Apakah dipenjaranya Ahok menandakan kemenangan kaum fundamentalis?
Semua ini kembali ke masyarakat Indonesia sendiri. Ahok dipenjara bukan berarti kaum radikalis menjadi orang yang dianggap benar. Memang kekalahan Ahok dalam Pilkada dan dipenjarakannya Ahok dianggap sebagai hal yang begitu devastating. Namun pada akhirnya kekuatan bangsa ditentukan oleh rakyatnya sendiri. Ahok hanya salah satu korban dari isu SARA yang marak baru-baru ini yang sangat dikompori oleh nuansa politik yang ada. Yang menentukan bagaimana nasib Indonesia ke depannya adalah rakyat Indonesia sendiri.

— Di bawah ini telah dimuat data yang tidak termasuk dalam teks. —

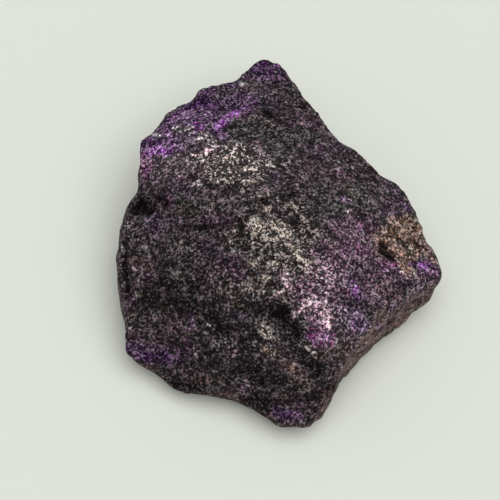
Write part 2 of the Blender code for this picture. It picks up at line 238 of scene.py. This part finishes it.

Biarkan Ahok dipenjara. Biarkan keinginan kaum radikalis dipenuhi demi tetap bertahannya kestabilan bangsa, meskipun ini merupakan pil pahit bagi eksistensi Indonesia sebagai negara yang dikenal dunia sebagai si toleran itu. Yang menjadi fokus masyarakat dan pemerintah Indonesia sekarang adalah bagaimana kasus serupa tidak terjadi lagi; bagaimana Ahok harus menjadi korban terakhir dari huru-hara semacam ini.
Indonesia memang sudah terbentuk dengan berbagai suku bangsa, agama, dan ras. Tidak ada kelompok yang berhak mendeklarasikan diri sebagai pribumi di Indonesia: semua kelompok di Indonesia dulunya adalah pendatang, tidak bisa ditentukan lagi siapa penduduk asli tanah air Indonesia.
Hal yang harus diperhatikan sekarang adalah nilai apa yang ingin dipegang teguh bersama. Sesungguhnya kasus Ahok ini menjadi ujian sesungguhnya terhadap Pancasila dan ideologi Bhinneka Tunggal Ika yang dipegang teguh Indonesia. Apakah Indonesia memilih untuk mempertahankan ideologi tersebut, atau membiarkan ideologi fundamentalis agama tertentu untuk menguasai Indonesia, itu semua ada di tangan masyarakatnya sendiri. Apakah sila pertama Pancasila tetap berbunyi “Ketuhanan Yang Maha Esa” yang tetap menghargai pluralitas di Indonesia, atau akan menjadi “Ketuhanan ada di p****t” seperti yang diteriakkan salah satu tokoh fundamentalis di balik aksi penjatuhan Ahok tersebut, semua ada di tangan kita. Apakah Indonesia akan tetap bertahan dalam memelihara kehidupan masyarakat heterogen yang penuh warna, atau menjadikan Indonesia milik kelompok tertentu, itu semua ada di tangan kita.
Tanggung jawab masyarakat Indonesia adalah menyadari apa tantangan yang sedang melanda saat ini dan menggunakan akal sehat, bukan sekadar perintah tertentu yang dianggap penentu takdir, untuk bersikap di tengah masyarakat yang begitu plural ini. Tantangan ini sudah jauh lebih luas daripada sekadar penistaan agama oleh Ahok, sekalipun terlihat sederhana. Inilah yang menentukan apakah generasi muda akan tetap optimis dalam memandang Indonesia yang lebih baik di masa depan.